Superdomain dynamics in single-crystal BaTiO$_{3}$ lamellae

In the1950's early studies pioneered by Merz established that 180\r{ } domain reversal in bulk BaTiO$_{3}$ could be described by a 3-stage switching process [see H. L. Stadler, Ferroelectrics 137, 1992]. This involved formation of a reversed domain nucleus, forward growth of a needle shaped domain towards the opposite electrode followed finally by sideways expansion. In a recent study [R. G. P. McQuaid, Nat. Comms. 2, 2011] we used Piezoresponse Force Microscopy (PFM) to monitor the switched domain states that developed in single-crystal BaTiO$_{3}$ slices machined (by Focused Ion Beam) to thin film thicknesses and incorporated into a coplanar geometry. We found that switched states are constrained to exist within a rigid framework of ordered ferroelastic stripe domains.
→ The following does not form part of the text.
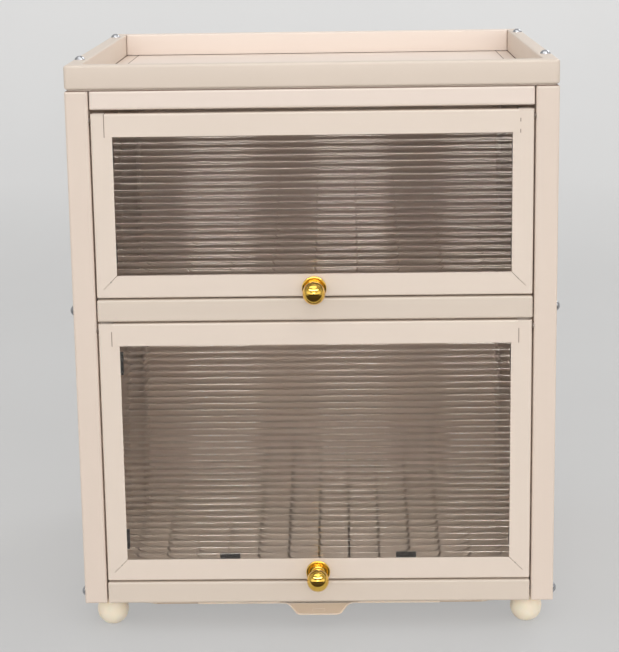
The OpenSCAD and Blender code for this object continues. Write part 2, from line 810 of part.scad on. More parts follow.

Surprisingly, we see that switching occurs solely by the movement of a complex 180\r{ }-type boundary which separates `bundles' of these domain stripes. We see that it is at the collective `superdomain' level, rather than for individual domains, where the classic Merz nucleation and growth modes are observed. We use PFM imaging to track the realtime boundary position during switching and attempt model fits to understand its field driven dynamics.